Bon, la blague vient évidemment du nom : le Rabbit R1 est l’objet connecté à l’IA à la mode, le Nabaztag (lapin en arménien), un objet connecté à la mode dans les années 2000. Mais quand on lit les tests et l’excellent papier de MiniMachines (j’ai reprise les titres), les similitudes sont nombreuses, sans réellement forcer le trait.
Un bien étrange lapin
Le Rabbit R1, c’est quoi ? Un appareil pas trop cher (200 $ aux USA), assez réussi visuellement, qui est une sorte de compagnon virtuel mais dont les usages sont un peu flous.
Le Nabaztag, c’est quoi ? Un appareil pas trop cher (vers 100 € il y a de nombreuses années), assez réussi visuellement, qui est une sorte de compagnon virtuel dont les usages sont un peu flous.
Certains points diffèrent évidemment, le principal étant la façon de communiquer. Le Rabbit R1 possède un écran et un (mauvais) appareil photo, le Nabaztag communiquait essentiellement par la voix et (un peu) avec ses LED et ses oreilles.
Un lapin pas bien malin
Alors très clairement, le Rabbit R1 et le Nabaztag ont le même problème de base : mais ça sert à quoi ? Dans les deux cas, les personnes qui testent doivent vraiment forcer pour trouver un intérêt réel. Les tests du Rabbit R1 le montrent bien (et Pierre Lecourt l’explique) : les choses montrées ne sont pas très intéressantes en réalité, même si c’est amusant sur le papier. Qui plus est, le Rabbit R1 dépend de l’IA et il se trompe donc de façon très régulière. Le Nabaztag ne pouvait pas répondre à des questions et les rares services (on va y venir) fonctionnaient bien, mais le Rabbit R1 est un peu du même niveau qu’un assistant vocal comme Alexa, Siri ou l’assistant de Google, pour cinq à dix fois le prix. Une bonne partie des réponses dépend de l’IA ou de Google, avec les erreurs habituelles.

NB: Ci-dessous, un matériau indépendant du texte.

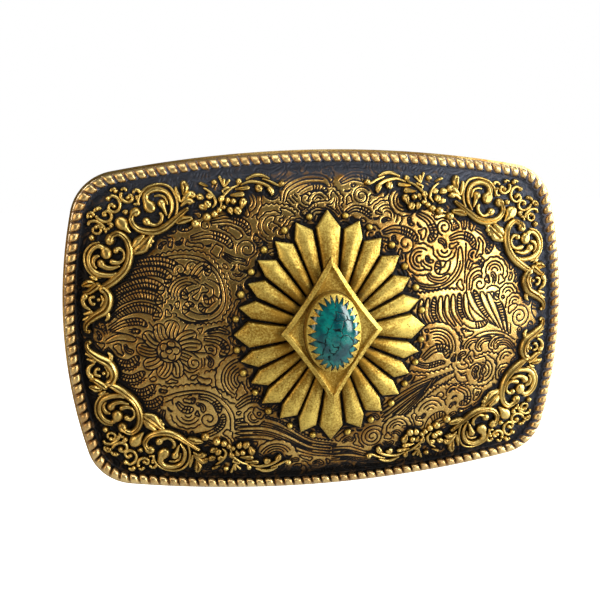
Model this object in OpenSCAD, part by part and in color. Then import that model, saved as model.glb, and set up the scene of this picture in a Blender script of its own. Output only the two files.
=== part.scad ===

Un gros manque de services de base
Bon, c’est assez simple pour le Nabaztag : il y avait peu de services. Pour le Rabbit R1, c’est un peu la même chose : on a assez peu d’applications et certaines fonctionnent moins bien qu’avec un simple assistant vocal (comme Spotify). De façon plus large, on revient au point précédent : mais ça sert à quoi ? Les applications sont peu nombreuses, ne proposent pas tous les services (il y a d’autres services de streaming pour la musique que Spotifiy) et visiblement le fonctionnement interne est un peu trop basique et pas très intelligent, même artificiellement.
Un modèle économique vicié
Ce sous-titre est de moi. Commençons par le Nabaztag : les lapins dépendaient des serveurs et étaient totalement inutiles (à l’époque) sans eux. Violet avait donc un gros problème : comme il n’y avait pas d’abonnement et pas de revenus récurrents conséquents (il y avait quelques services sur abonnement, en réalité), tout reposait sur les ventes de lapin. Et comme l’entretien des serveurs était onéreux à l’époque pour diverses raisons, c’était un cercle vicieux. Dans la pratique, les lapins sont morts vers 2011, après des pannes assez récurrentes au niveau des serveurs.
Pour le Rabbit R1, le problème est globalement le même : c’est un petit appareil sous Android et l’interface est essentiellement une application Android, qui peut être lancée sur un smartphone en bidouillant. Les créateurs avancent évidemment que certains choix techniques rendent l’objet obligatoire, mais c’est un peu du vent dans l’absolu. Le problème, c’est que l’application et tout ce qui est lié à l’IA dépend des serveurs et donc de la société qui est derrière. Et comme il n’y a pas d’abonnement pour profiter du Rabbit R1, les revenus viennent essentiellement de la vente du produit. Nous sommes exactement dans le même cas qu’avec le Nabaztag, donc : les ventes du matériel vont financer les serveurs, mais aussi augmenter la charge sur ces derniers, ce qui nécessitera plus de ventes, etc. La société derrière le Rabbit R1 a donc un gros problème si certains installent l’application sur un autre appareil, sans payer le produit : des coûts fixes qui augmentent (sur les serveurs) sans les revenus.
Dans les deux cas (a posteriori avec le Nabaztag), le modèle économique ne semble pas viable à moyen terme sans trouver d’autres sources de revenus. Il peut s’agit d’un abonnement (le plus évident) mais aussi de parteneriats. Ou tout simplement des levées de fond, le temps de trouver une autre solution. Mais étant donné les premiers tests, ça va être compliqué pour le Rabbit R1 d’atteindre la masse critique nécessaire, à mon avis.